The case before us is easily distinguishable from Harp. Here, the plaintiffs specifically alleged that the defendants entered into a fraudulent scheme with an outside lender that was designed to deprive the plaintiffs of their rights under the merger agreement for the sole purpose of ensuring that the defendants would receive exorbitant salaries, stock options and other benefits—the scheme, according to the plaintiffs, had nothing to do with the interests of NCT Group, an insolvent corporation. The capital to fund the fraudulent scheme came from an outside lender to NCT Group. Pursuant to the scheme, NCT Group would next default on the outside lender’s notes, eventually resulting in the conversion of the notes into more shares of NCT Group stock without the lender providing additional capital. On account of these loan transactions, the lender came to own substantially more shares of NCT Group stock than the corporation was authorized to issue. The lender dictated that the capital loaned to NCT Group was to be used principally by the defendants to fund their exorbitant compensation plan that was comprised of, inter alia, salaries, benefits, stock options and warrants. In turn, the defendants continued to grant these pyramiding stock options, warrants and rights to the lender so that if the company, as a result of this fraudulent scheme, was subsequently sold or merged, the defendants would be rewarded with a golden parachute. Thus, the defendants utilized the royalties owed to the plaintiffs in order to keep this scheme functioning.
The defendants’ self-dealing caused NCT Group to cease to function as an independent entity and was replaced by an organization that served as a mere conduit for the defendants’ own mutual benefit and self-interests. The plaintiffs alleged that such intentional, unauthorized self-dealing was in fact destructive of the *529interests of NCT Group and beyond the defendants’ charged responsibilities and authority as officers or directors. In light of the foregoing, the plaintiffs stated in their second substitute complaint that the “[defendants acted outside the scope of their authority as NCT Group directors and officers for self gain, without regard for the consequences of their actions, without regard for NCT Group’s obligations under the [agreement, without regard for the injuries, damages, and losses their wrongful conduct would cause to [the] [plaintiffs, and in a manner totally devoid of any motivation or purpose to serve NCT Group, in refusing to cause deliveiy of said shares [owed] to the [p]laintiffs [under the agreement].”

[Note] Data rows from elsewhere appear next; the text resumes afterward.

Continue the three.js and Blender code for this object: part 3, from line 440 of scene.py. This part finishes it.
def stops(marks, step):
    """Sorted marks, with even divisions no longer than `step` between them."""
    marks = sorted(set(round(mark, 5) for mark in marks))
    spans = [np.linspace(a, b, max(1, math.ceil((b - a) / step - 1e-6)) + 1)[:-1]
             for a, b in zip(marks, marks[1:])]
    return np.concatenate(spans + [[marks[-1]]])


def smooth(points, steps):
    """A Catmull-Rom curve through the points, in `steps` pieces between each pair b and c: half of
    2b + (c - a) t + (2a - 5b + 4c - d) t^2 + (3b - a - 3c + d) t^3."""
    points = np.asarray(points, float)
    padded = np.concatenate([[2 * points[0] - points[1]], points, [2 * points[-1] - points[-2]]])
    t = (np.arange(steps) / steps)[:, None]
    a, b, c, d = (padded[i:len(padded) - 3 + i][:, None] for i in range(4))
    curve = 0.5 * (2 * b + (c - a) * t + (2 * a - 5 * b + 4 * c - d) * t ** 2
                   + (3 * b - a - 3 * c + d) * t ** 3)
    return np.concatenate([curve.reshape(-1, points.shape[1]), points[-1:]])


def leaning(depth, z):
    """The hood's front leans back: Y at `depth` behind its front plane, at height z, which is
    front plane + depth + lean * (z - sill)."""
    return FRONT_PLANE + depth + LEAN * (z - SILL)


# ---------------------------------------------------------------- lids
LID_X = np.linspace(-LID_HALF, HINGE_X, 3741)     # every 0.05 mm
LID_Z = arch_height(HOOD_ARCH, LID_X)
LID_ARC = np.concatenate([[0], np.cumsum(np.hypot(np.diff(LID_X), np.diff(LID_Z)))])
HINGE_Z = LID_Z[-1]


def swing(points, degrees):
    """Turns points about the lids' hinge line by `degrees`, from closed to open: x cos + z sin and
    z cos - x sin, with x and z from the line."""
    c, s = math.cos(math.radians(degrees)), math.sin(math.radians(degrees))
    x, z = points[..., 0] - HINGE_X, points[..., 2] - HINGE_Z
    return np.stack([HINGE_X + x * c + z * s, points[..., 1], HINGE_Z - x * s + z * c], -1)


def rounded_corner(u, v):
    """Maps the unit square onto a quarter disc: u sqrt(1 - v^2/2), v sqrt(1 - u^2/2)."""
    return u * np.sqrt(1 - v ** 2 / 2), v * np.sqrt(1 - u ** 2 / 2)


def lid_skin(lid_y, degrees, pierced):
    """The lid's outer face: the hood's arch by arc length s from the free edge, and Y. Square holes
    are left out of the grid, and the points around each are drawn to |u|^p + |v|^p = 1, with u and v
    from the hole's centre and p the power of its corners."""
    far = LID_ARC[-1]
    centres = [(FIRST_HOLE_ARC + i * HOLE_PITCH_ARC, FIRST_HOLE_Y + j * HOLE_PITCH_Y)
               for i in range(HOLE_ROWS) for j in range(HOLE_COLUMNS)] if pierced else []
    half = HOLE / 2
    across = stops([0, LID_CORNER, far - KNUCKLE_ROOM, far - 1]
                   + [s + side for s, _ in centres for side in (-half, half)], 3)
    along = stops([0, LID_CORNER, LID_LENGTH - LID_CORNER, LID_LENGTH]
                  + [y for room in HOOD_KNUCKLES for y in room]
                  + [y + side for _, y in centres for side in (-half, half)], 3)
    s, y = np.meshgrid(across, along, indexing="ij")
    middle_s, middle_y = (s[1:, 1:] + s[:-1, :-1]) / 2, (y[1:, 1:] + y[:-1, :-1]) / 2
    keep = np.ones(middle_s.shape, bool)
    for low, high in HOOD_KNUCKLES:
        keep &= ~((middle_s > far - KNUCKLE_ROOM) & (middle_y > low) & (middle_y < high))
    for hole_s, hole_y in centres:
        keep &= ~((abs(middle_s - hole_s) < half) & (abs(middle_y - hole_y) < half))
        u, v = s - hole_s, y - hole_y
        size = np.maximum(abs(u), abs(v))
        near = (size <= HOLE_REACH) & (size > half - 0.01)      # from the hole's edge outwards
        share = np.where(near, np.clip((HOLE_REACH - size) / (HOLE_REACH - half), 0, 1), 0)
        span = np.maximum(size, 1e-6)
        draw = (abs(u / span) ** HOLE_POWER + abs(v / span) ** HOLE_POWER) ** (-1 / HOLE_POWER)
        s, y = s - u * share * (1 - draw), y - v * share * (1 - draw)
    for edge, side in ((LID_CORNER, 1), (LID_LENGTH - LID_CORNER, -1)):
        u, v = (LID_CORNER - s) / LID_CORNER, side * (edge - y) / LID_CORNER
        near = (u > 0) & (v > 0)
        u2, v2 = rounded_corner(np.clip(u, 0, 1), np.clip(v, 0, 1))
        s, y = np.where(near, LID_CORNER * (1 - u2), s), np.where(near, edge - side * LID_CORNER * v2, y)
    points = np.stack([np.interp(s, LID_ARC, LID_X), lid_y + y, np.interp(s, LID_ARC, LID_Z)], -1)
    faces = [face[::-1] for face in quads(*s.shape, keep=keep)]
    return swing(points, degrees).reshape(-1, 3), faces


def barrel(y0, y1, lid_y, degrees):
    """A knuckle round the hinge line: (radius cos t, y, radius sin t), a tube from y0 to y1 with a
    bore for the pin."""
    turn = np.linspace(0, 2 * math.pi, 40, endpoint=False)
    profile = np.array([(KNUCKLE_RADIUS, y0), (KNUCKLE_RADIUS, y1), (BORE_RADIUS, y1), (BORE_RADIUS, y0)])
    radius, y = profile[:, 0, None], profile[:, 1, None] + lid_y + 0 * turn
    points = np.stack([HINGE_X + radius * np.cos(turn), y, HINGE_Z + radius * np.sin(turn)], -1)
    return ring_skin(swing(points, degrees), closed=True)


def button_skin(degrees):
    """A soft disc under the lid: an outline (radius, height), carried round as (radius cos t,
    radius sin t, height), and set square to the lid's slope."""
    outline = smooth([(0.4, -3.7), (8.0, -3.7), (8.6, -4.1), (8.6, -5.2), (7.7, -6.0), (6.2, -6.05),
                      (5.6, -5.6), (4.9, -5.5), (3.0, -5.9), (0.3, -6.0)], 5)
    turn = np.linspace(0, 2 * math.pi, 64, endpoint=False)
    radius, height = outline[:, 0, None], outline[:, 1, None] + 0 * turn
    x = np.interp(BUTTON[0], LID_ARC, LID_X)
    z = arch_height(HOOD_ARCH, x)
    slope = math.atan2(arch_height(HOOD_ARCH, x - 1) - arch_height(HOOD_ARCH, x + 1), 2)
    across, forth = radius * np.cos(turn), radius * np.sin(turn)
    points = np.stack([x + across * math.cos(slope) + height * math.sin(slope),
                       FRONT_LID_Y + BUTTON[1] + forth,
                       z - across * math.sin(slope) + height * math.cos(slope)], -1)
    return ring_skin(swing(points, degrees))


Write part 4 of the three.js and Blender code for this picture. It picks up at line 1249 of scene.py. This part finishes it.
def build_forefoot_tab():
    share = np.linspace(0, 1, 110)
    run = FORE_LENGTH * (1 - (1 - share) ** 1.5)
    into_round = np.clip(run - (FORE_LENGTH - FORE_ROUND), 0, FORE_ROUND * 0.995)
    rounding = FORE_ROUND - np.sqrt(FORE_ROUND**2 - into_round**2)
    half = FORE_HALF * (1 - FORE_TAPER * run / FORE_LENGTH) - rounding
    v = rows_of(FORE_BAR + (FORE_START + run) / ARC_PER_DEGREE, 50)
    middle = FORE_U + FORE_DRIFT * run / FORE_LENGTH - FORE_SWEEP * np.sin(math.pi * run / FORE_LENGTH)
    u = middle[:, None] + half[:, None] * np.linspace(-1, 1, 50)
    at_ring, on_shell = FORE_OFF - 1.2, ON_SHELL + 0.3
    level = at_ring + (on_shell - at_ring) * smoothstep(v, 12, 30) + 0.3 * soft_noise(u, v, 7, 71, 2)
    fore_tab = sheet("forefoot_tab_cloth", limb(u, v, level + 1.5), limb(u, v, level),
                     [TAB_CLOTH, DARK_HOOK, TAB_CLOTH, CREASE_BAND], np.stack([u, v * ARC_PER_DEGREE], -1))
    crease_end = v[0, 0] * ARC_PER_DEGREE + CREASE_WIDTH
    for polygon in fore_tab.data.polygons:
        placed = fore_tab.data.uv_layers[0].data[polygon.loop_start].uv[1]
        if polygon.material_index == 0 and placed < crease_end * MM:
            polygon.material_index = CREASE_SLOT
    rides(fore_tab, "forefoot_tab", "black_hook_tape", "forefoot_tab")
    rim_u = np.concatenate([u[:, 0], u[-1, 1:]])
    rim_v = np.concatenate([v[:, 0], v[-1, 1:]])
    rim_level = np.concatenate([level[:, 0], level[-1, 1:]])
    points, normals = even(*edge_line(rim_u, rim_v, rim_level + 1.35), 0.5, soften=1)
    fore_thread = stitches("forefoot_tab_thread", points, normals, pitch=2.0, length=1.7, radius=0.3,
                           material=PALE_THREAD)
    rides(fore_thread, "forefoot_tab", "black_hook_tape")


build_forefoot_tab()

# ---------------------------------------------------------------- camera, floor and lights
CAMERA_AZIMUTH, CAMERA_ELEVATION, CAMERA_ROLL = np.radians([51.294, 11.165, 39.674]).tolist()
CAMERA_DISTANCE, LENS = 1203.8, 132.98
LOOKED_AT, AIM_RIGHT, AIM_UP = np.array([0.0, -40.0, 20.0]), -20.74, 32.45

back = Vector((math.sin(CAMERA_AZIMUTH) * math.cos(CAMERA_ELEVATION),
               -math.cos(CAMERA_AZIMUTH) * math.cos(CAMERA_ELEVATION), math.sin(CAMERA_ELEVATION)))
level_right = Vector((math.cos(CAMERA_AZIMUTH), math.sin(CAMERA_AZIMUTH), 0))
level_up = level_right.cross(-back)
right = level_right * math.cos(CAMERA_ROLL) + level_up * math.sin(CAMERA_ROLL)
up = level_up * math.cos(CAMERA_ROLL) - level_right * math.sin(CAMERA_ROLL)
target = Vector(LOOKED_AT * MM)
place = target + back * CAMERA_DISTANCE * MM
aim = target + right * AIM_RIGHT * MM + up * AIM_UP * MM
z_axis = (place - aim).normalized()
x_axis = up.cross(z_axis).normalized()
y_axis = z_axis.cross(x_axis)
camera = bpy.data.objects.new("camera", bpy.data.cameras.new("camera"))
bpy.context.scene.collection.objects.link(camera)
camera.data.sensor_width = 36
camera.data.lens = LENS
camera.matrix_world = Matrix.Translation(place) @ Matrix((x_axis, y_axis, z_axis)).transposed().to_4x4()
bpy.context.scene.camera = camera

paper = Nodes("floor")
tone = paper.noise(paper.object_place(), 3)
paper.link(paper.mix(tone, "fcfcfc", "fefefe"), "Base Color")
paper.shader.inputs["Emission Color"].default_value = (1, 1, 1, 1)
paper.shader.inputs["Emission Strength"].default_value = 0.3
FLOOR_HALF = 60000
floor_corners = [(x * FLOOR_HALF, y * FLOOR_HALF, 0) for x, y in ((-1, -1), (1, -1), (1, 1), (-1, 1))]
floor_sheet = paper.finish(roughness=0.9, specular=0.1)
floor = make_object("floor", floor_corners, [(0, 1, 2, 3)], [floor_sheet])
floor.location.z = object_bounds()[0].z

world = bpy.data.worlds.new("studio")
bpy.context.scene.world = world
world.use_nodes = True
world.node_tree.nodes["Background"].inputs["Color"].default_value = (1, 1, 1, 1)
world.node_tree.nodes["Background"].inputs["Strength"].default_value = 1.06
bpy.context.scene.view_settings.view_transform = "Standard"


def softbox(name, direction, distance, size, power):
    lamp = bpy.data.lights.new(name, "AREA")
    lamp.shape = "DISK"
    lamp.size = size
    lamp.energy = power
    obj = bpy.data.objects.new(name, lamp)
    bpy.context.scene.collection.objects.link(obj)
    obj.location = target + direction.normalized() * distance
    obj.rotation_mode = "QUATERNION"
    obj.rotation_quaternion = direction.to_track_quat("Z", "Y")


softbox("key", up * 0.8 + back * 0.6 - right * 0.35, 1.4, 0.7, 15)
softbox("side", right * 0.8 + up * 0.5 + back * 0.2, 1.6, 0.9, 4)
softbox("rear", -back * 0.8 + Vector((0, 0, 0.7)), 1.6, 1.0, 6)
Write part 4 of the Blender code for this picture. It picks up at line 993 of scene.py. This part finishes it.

Given these allegations, I do not agree with the court’s conclusion that the plaintiffs failed to allege any facts to support the claim that the defendants did not act legitimately within the scope of their duties as officers and directors of NCT Group. Although I agree with the majority that the plaintiffs did not narrowly frame their allegations to aver that the defendants’ “refusal to cause” shares of stock to be issued is conduct that falls outside the scope of their duties as officers and directors of NCT Group, this conclusion is not dispositive of the appeal. Rather, a corporate agent may be deprived of the immunity afforded to him by his status if he employed corporate power solely for his own benefit rather than for corporate purposes. See Walsky v. Gastaldi, Superior Court, judicial district of Stamford-Norwalk, Docket No. CV-89-0101368-S (July 26, 1990). To hold otherwise would allow any corporate agent, despite the severity of the allegations of self-dealing, to escape liability under a tortious interference with contract action by claiming that he possessed the general power through his employment position to make the decision or, alternatively, to refrain from performing the act at issue.
*530I would hold that under the specific facts as pleaded in this case the defendants exceeded the scope of their employment by declining to issue the plaintiffs’ shares due under the merger agreement solely to line their own pockets at the direct expense of NCT Group. The plaintiffs have sufficiently explained why such actions are not confined within the authorized functions the defendants were charged with performing. Accordingly, I conclude that the trial court improperly granted the defendants’ motion to strike count one of the second substitute complaint and I would reverse the judgment and remand the case to the trial court for further proceedings according to law.